HARRISONBURG, Va. (WHSV) – The recent weather has been exactly what golfers are looking for, and local golf courses are preparing. At Harrisonburg’s Heritage Oaks Golf Course, Spring season is in full swing, but there’s a lot of hard work that goes into keeping the grounds in good shape after Winter.
“You start mowing a little bit more, and then all of a sudden it warms up and it rains and then you can’t control it and you’re mowing every three days,” said Charlie Fultz, course Interim General Manager. “Imagine about 180 acres of that.”
Fultz says the course is already seeing a lot of action this season, saying March may go down as a record month of attendance for the course. But, he says it wouldn’t be possible without the luck of Mother Nature, and the recent aerification process.
“Golfers take that as, ‘okay we’re getting ready to start because the maintenance crew is gonna beat up the greens a little bit, top dress them with sand, and then get them ready’,” Fultz said.

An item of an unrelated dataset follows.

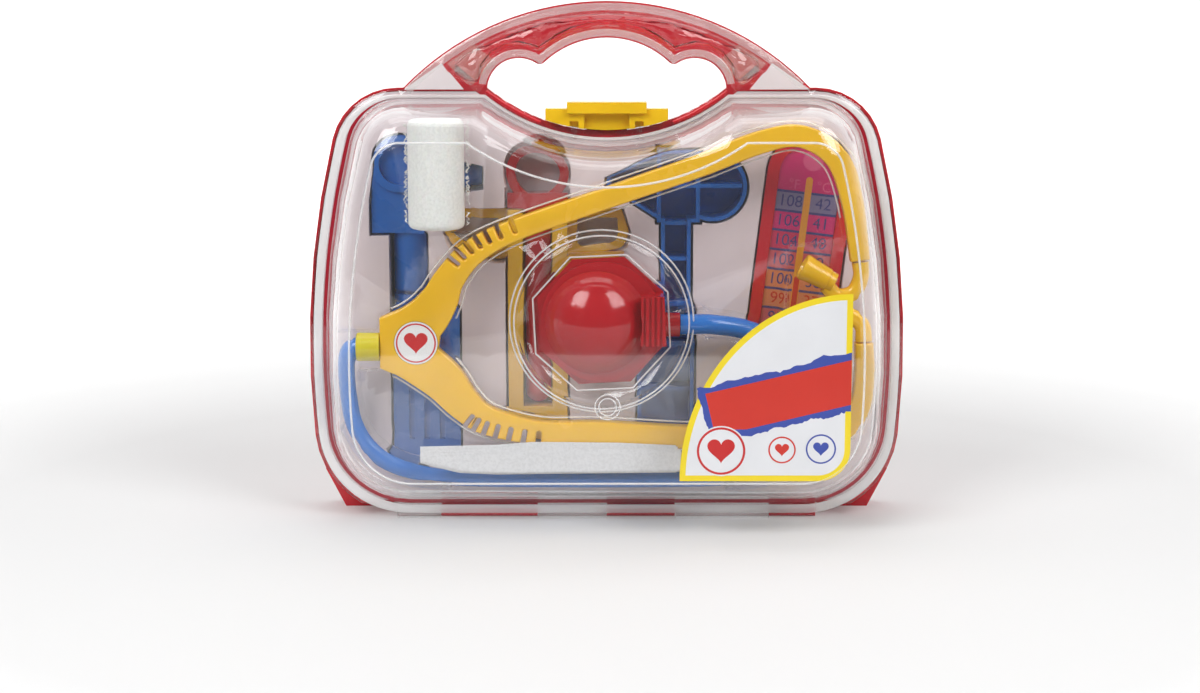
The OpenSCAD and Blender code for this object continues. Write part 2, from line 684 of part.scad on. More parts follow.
// Slot cut from the outer edge at place i of a curve, s = 1 on its left
module slot(c, i, s) {
  u = heading(c, i);
  turn = atan2(u[1], u[0]);
  translate([c[i][0], c[i][1]]) rotate(turn) translate([0, s * (c[i][2] / 2 - slot_l)]) {
    translate([-slot_w / 2, min(0, s * (slot_l + 2))]) square([slot_w, slot_l + 2]);
    circle(slot_w / 2, $fn = 16);
  }
}
neck = 3;
crotch = 8;
badge_c = [-84.8, 84.3];
module yoke_outline(e = 0) {
  n = len(upper_arm) - 1;
  m = len(lower_arm) - 1;
  start = upper_arm[0];
  w = start[2] / 2 + e;
  polygon(concat(
    [[start[0] - e, start[1] - w], [start[0] - e, start[1] + w]],
    [for (i = [neck:n]) beside(upper_arm, i, 1, e)], [for (i = [n:-1:crotch]) beside(upper_arm, i, -1, e)],
    [for (i = [crotch:m]) beside(lower_arm, i, 1, e)], [for (i = [m:-1:neck]) beside(lower_arm, i, -1, e)]));
}
module stethoscope_yoke() {
  color("gold") on_lid() difference() {
    slab(yoke_h, yoke_h + yoke_t) difference() {
      yoke_outline();
      for (i = [slot_first:slot_first + 6]) {
        slot(upper_arm, i, 1);
        slot(lower_arm, i, -1);
      }
    }
    slab(yoke_h + yoke_t - badge_t, yoke_h + yoke_t + 1) disc(badge_c, badge_r + 0.2);
  }
}

module yoke_badge() {
  color("white") on_lid() slab(yoke_h + yoke_t - badge_t, yoke_h + yoke_t + 0.1) disc(badge_c, badge_r);
}

// Ear pieces, plugged on the ends of the arms
hook_upper = curve([[112.7, 120.3, 8.4], [113, 113.4, 7.6], [109.4, 106.4, 7], [102.4, 105, 7], [97.4, 109.6, 7]], 3);
hook_lower = curve([[115, 84.7, 8.4], [114, 91.4, 7.6], [108.2, 96, 7], [101.4, 94.2, 7], [97.4, 88.4, 7]], 3);
plug_r = 5.9;
plug_h = yoke_h + yoke_t / 2 + 1.2;
plug_l = 13;
module plug(c, turn) {
  translate([c[0], c[1], plug_h]) rotate([0, 0, turn]) rotate([0, 90, 0]) {
    cylinder(r1 = plug_r - 1, r2 = plug_r, h = plug_l);
    translate([0, 0, -3]) cylinder(r = 4.4, h = 4);
  }
}
upper_plug = [98, 112.4];
lower_plug = [97, 86];
module ear_tip_upper() {
  color("gold") on_lid() {
    arm(hook_upper, yoke_h + 0.5, yoke_h + yoke_t - 0.5);
    plug(upper_plug, 152);
  }
}
module ear_tip_lower() {
  color("gold") on_lid() {
    arm(hook_lower, yoke_h + 0.5, yoke_h + yoke_t - 0.5);
    plug(lower_plug, 210);
  }
}

// Sleeve between the neck and the hose
sleeve_r = 6.4;
sleeve_x0 = -111.5;
sleeve_h = yoke_h + yoke_t / 2;
module hose_connector() {
  color("yellowgreen") translate([sleeve_x0, part_y - sleeve_h, 82]) rotate([0, 90, 0]) difference() {
    cylinder(r = sleeve_r, h = upper_arm[0][0] - half - sleeve_x0);
    translate([0, 0, -1]) cylinder(r = hose_r + 0.5, h = 7);
  }
}

// Hose from the neck round the foot of the lid to the chest piece: x, z, height
hose_way = curve([
  [-106, 82, sleeve_h], [-110.2, 82, sleeve_h], [-115, 80, 17.6], [-117, 75, 16.4], [-117.4, 67, 14], [-117, 58, 11],
  [-115, 47, 9], [-109, 36, hose_h], [-98, 27, hose_h], [-80, 21.5, hose_h], [-57, 19.5, hose_h],
  [-20, 19, hose_h], [20, 19, hose_h], [50, 20, hose_h], [70, 23, hose_h], [87, 31, hose_h],
  [95.5, 43.5, hose_h], [94, 61, hose_h], [83.5, 77, hose_h], [65, 87.6, 10],
  [49, 91.2, 13.6], [40, socket_z, socket_h], [socket_x + 0.3, socket_z, socket_h]
], 3);
// The sharp bend at the sleeve is left to the sleeve's own pocket
bend_end = 9;
module hose_outline(e = 0) {
  ribbon([for (i = [bend_end:len(hose_way) - 1]) [hose_way[i][0], hose_way[i][1], 2 * hose_r]], e);
}
module stethoscope_tube() {
  m = 8;
  n = len(hose_way);
  points = [for (i = [0:n - 1])
    let (
      a = knot(hose_way, i - 1), b = knot(hose_way, i + 1), d = (b - a) / norm(b - a),
      side = cross(d, [0, 0, 1]), v = side / norm(side), w = cross(v, d)
    )
    for (k = [0:m - 1]) hose_way[i] + hose_r * (cos(360 * k / m) * v + sin(360 * k / m) * w)];
  sides = [for (r = [0:n - 2]) for (i = [0:m - 1])
    let (j = (i + 1) % m, a = r * m + i, b = r * m + j, c = b + m, d = a + m)
    each [[a, c, d], [a, b, c]]];
  color("steelblue") on_lid() polyhedron(points, concat(
    [[for (i = [m - 1:-1:0]) i]], sides, [[for (i = [0:m - 1]) (n - 1) * m + i]]));
}

// Chest piece: eight-sided back, stepped dome and ribbed grip

module chest_octagon(e = 0) {
  translate(chest_c) rotate(chest_turn) circle(chest_r + e / cos(22.5), $fn = 8);
}
module chest_base() {
  color("firebrick") on_lid() {
    slab(chest_h, chest_h + 7) chest_octagon();
    slab(chest_h + 7 - eps, chest_h + 11) disc(chest_c, dome_r + 4);
    translate([20, socket_z, socket_h]) rotate([0, 90, 0]) cylinder(r = socket_r, h = socket_x - 20);
  }
}
module chest_dome() {
  dome_top = 12;
  ball_r = (dome_r * dome_r + dome_top * dome_top) / (2 * dome_top);
  color("red") on_lid() translate([chest_c[0] - 2.2, chest_c[1], chest_h + 11]) rotate_extrude($fn = 64) {
    square([dome_r, 2]);
    intersection() {
      translate([0, 2 + dome_top - ball_r]) circle(ball_r, $fn = 120);
      translate([0, 1.9]) square([dome_r, dome_top + 1]);
    }
  }
}
module chest_grip() {
  color("red") on_lid() difference() {
    slab(chest_h + 11, chest_h + 23) intersection() {
      bar(15, 28.4, 84.4, 106.4);
      chest_octagon();
    }
    for (i = [0:6]) slab(chest_h + 22, chest_h + 24) bar(11.4 + 2.4 * i, 12.4 + 2.4 * i, 84, 107);
    translate([chest_c[0] - 2.2, chest_c[1], chest_h + 10]) cylinder(r = dome_r + 0.2, h = 3.2);
    translate([chest_c[0] - 2.2, chest_c[1], chest_h + 13 - 10.03]) sphere(r = 28.3, $fn = 64);
  }
}

// Clear formed insert that holds the headset, the chest piece, the hose and the gauze roll
roll_floor = roll_h - roll_r - 0.3;
ear_bay = [82, 119.8, 74.5, 126];
insert_in = [13.4, 14.8, 9.6];
module roll_outline(e = 0) {
  bar(roll_c[0] - roll_r, roll_c[0] + roll_r, roll_c[1] - roll_l / 2, roll_c[1] + roll_l / 2, e);
}
module ear_outline(e) { bar(ear_bay[0], ear_bay[1], ear_bay[2], ear_bay[3], e); }
module sleeve_outline(e) { bar(-125, -100, 72, 82 + sleeve_r, e); }
module insert_floor(h) { slab(h - sheet, insert_h) intersection() { children(); polygon(insert_ring); } }
insert_ring = ring(insert_in[0], insert_in[1], insert_in[2]);
module front_insert() {
  hose_floor = hose_h - hose_r - 0.3;
  yoke_floor = yoke_h - 0.3;
  ear_floor = yoke_h + yoke_t / 2 - sleeve_r - 0.4;
  g = fit + sheet;
  color([0.9, 0.92, 0.95, 0.3]) on_lid() difference() {
    union() {
      slab(insert_h - sheet, insert_h) polygon(insert_ring);
      slab(insert_h - sheet - 0.2, plateau_h) disc(chest_c, plateau_r);
      insert_floor(hose_floor) hose_outline(g);
      insert_floor(yoke_floor) yoke_outline(g);
      insert_floor(ear_floor) sleeve_outline(sheet);
      insert_floor(ear_floor) ear_outline(g);
      insert_floor(roll_floor) roll_outline(g);
      slab(chest_h - 0.3 - sheet, insert_h) chest_octagon(g);
    }
    slab(hose_floor, plateau_h + 1) hose_outline(fit);
    slab(yoke_floor, plateau_h + 1) yoke_outline(fit);
    slab(ear_floor, plateau_h + 1) ear_outline(fit);
    slab(ear_floor, plateau_h + 1) sleeve_outline(0);
    slab(roll_floor, plateau_h + 1) roll_outline(fit);
    slab(chest_h - 0.3, plateau_h + 1) chest_octagon(fit);
    // Underside of the raised ring round the chest piece
    slab(insert_h - 6, plateau_h - sheet) difference() {
      disc(chest_c, plateau_r - sheet);
      chest_octagon(g);
    }
    slab(socket_h - socket_r - 0.3, plateau_h + 1) bar(20, 44, socket_z - socket_r - 0.8, socket_z + socket_r + 0.8);
  }
}

// Printed label on the front panel
label_c = [106.4, 27];
module label_outline() {
  intersection() {
    polygon(concat([for (a = [90:6:180]) [label_c[0] + 74.6 * cos(a), label_c[1] + 82.8 * sin(a)]],
      [[label_c[0] - 74.6, label_c[1]], [label_c[0] + 2, label_c[1]], [label_c[0] + 2, label_c[1] + 82.8]]));
    union() {
      bar(30, label_c[0] - 14, label_c[1], 112);
      bar(30, label_c[0], label_c[1] + 14, 112);
      disc([label_c[0] - 14, label_c[1] + 14], 14);
    }
  }
}
module front_label() {
  color("white") on_lid() slab(lid_depth, lid_depth + label_t) label_outline();
}

// Gauze roll, a spiral of one strip
roll_turns = 5;
roll_steps = 16;
roll_pitch = (roll_r - 1) / roll_turns;
roll_gap = 0.5;
function spiral(k, r) = let (a = 360 * k / roll_steps) [r * cos(a), r * sin(a)];
module bandage_roll() {
  n = roll_turns * roll_steps;
  outer = [for (k = [0:n]) spiral(k, 1 + roll_pitch * (k / roll_steps))];
  inner = [for (k = [n:-1:0]) spiral(k, max(0.3, 1 + roll_pitch * (k / roll_steps) - roll_pitch + roll_gap))];
  echo(least_gap_in_gauze_roll = roll_gap);
  color("white") translate([roll_c[0], part_y - roll_h, roll_c[1] - roll_l / 2]) linear_extrude(roll_l)
    polygon(concat(outer, inner));
}

// Folded leaflet
module leaflet() {
  color("whitesmoke") on_lid() slab(leaflet_h, leaflet_h + 1.2)
    polygon([[-83.5, 29.8], [-66.5, 25.4], [-49.5, 24.6], [31, 25.6], [31, 38], [5, 39.2], [-32.5, 39.6], [-50, 38.2], [-83.5, 37.4]]);
}

front_shell();
back_shell();
latch();
tray();
front_insert();
front_label();
stethoscope_yoke();
yoke_badge();
ear_tip_upper();
ear_tip_lower();
hose_connector();
stethoscope_tube();
chest_base();
chest_dome();
chest_grip();
bandage_roll();
leaflet();
otoscope_head();
otoscope_cone();
otoscope_handle();
syringe_barrel();
syringe_plunger();
reflex_hammer();
thermometer_body();
thermometer_card();
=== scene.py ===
"""Looks of the toy doctor case: clear lid, red base, clip, formed sheets and the toys inside."""

import math

import bmesh
import bpy
import numpy as np
from bpy.props import FloatProperty, FloatVectorProperty, IntProperty, PointerProperty
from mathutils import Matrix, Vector


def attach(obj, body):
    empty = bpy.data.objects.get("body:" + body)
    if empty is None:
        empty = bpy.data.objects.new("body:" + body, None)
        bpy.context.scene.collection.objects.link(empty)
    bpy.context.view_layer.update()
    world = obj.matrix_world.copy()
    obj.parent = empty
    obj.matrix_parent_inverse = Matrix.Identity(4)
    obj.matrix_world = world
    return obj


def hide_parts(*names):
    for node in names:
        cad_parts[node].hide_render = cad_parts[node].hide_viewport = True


bl_info = {
    "name": "Toy Doctor Case",
    "version": (1, 0, 0),
    "blender": (4, 5, 0),
    "location": "View3D > Sidebar > Doctor Case",
    "description": "Dresses the packed toy doctor case with its shells, formed sheets, toys and prints",
    "category": "Add Mesh",
}

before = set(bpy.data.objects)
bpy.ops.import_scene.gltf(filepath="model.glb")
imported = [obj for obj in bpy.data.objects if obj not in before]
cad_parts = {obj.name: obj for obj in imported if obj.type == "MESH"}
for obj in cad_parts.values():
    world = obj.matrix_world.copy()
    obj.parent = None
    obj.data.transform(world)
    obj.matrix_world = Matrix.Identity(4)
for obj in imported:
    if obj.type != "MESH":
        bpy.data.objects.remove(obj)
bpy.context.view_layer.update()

# Lengths are in millimetres, and MM turns them into Blender's metres. The lid and the base meet on the plane
# y = PART_Y. A height is measured from it: towards the viewer on the lid's side, away on the base's side.
# Outlines are drawn as (x, z).
MM = 0.001
PART_Y = 6.0
LID_SIDE, BASE_SIDE = -1, 1
TO_VIEWER = (0, -1, 0)
TURN = 2 * np.pi

# Outline of the case, with the sizes of the solids
CASE_W, SHOULDER_Z, DIP_DEPTH, DIP_R = 269.8, 196.0, 19.0, 83.4
CORNER_R, SHOULDER_R, SIDE_R, WIDEST_Z = 42.0, 30.0, 400.0, 75.0
FLANGE_T, LID_DEPTH = 3.0, 45.8
SIDE_CX = CASE_W / 2 - SIDE_R
DIP_CZ = SHOULDER_Z - DIP_DEPTH + DIP_R

# Handle and its hand hole: a wide lobe between two small ones
HANDLE_R, HANDLE_TOP, BAR_W, HANDLE_HALF_ANGLE = 126.7, 234.2, 16.0, 44.5
HANDLE_CZ = HANDLE_TOP - HANDLE_R
LOBE_R, SIDE_LOBE_R = 40.8, 14.2
LOBE_C = (0.0, HANDLE_TOP - BAR_W - LOBE_R)
SIDE_LOBE_C = (39.0, SHOULDER_Z - 1)

# Toys: centres are (x, z), heights end in _H and angles are in degrees
YOKE_H, YOKE_T = 14.0, 8.0
HOSE_R, SLEEVE_C, SLEEVE_H = 4.5, (0, 82.0), 18.0
HOOK_H, HOOK_HALF_T, PLUG_H = 18.0, 3.5, 19.2
CHEST_C, CHEST_TURN = (-2.3, 93.4), 25.4
DOME_C, DOME_R, DOME_H, DOME_RISE = (-2.3 - 2.2, 93.4), 23.0, 22.0, 12.0
ROLL_C, ROLL_H, ROLL_R, ROLL_L = (-74.8, 159.5), 19.0, 13.2, 50.0
BADGE_C, BADGE_R = (-84.8, 84.3), 9.6
THERMO_C, THERMO_TURN, THERMO_W, THERMO_L = (91.6, 156.8), 6.7, 39.0, 128.0
CARD_H = 3.0

COLOUR = {"subtype": "COLOR", "size": 3, "min": 0, "max": 1}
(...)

This season, speeding up that process with what Fultz calls vertical mowing.
“These blades actually go in vertically so they cut into the greens, and that puts a place where the sand can settle into, and helps them smooth out quicker,” said Fultz. “It took the heal time from about three to four weeks, to about seven days.”
With this hard work, plus numerous COVID-19 safety regulations in place, Fultz says the pandemic has brought the biggest spike in golf play that he’s seen in years.
”The response to the things we’re doing on the golf course has been tremendous,” Fultz said. “I’ve been in golf over twenty years, and this feels like golf when I got into it back with the Tiger Woods effect on golf. We think people rediscovered that golf was a great recreational pass time.”
Heritage Oaks recently brought in a new order of golf carts, which are specially fitted with a plastic partition. This allows two people to safely ride in the cart together.